我們的選手不能在奧運會使用自己的國旗、國號,得獎時不能演奏自己的國歌,就是受到國際政治現實的影響。僅管如此,我們並沒有放棄任何參與國際運動比賽的機會。3年前臺灣有人搞東奧「正名」公投,幸好人民的眼睛是雪亮的;試問,如果這個主意沒有遭到否決,在對岸全力杯葛下,今天中華健兒還能在奧運大放異彩?據說,推動「正名」那批人還想捲土重來,真不知道其居心爲何。難道要讓臺灣成爲井底之蛙?要剝奪臺灣人走向世界的權利?
臺灣在這屆奧運交出了漂亮的成績單,選手得到的每一個獎牌,都是由無數的血汗鑄成,背後隱含許多奮發圖強的感人故事。如果這些故事沒有遭到別有用心者的扭曲,就會點滴累積成爲臺灣的軟實力。像是獲得羽球雙打冠軍的李洋和王齊麟,其談吐和素養不輸球技,賽後接受記者訪問時說:「我們從不把自己看作是贏家,我們認爲自己是挑戰者。」「我們不認爲擊敗了自己的偶像,而是從他們身上學習到很多。」這些話出自我們年輕選手的口中,聽了讓人感到欣慰和驕傲,具有相當啓發性的教育作用。

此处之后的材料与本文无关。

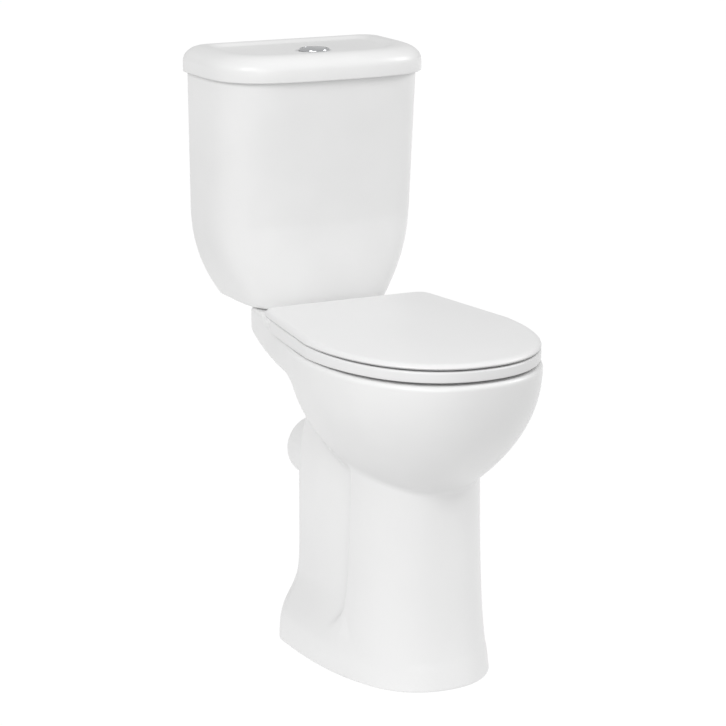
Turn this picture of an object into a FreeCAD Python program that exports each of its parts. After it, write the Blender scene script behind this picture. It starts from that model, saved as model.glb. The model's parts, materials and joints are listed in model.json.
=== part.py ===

不可否認,在東奧進行過程中,兩岸網軍都有少數好戰分子唯恐天下不亂,藉機炒作選手的認同問題,部分媒體也隨着這股雜音亂舞;但身爲兩岸關係的研究者,我對於臺海形勢處在如此劍拔弩張的狀態下,兩地選手還能在運動場上進行「和平競賽」,尤感難能可貴。兩岸選手不分勝敗,賽後握手言歡的那一刻,足以讓那些堅持「意識形態掛帥」的政客們感到無地自容。我認爲兩岸都應正向看待雙方的人際互動,尤其是兩岸的青年交流。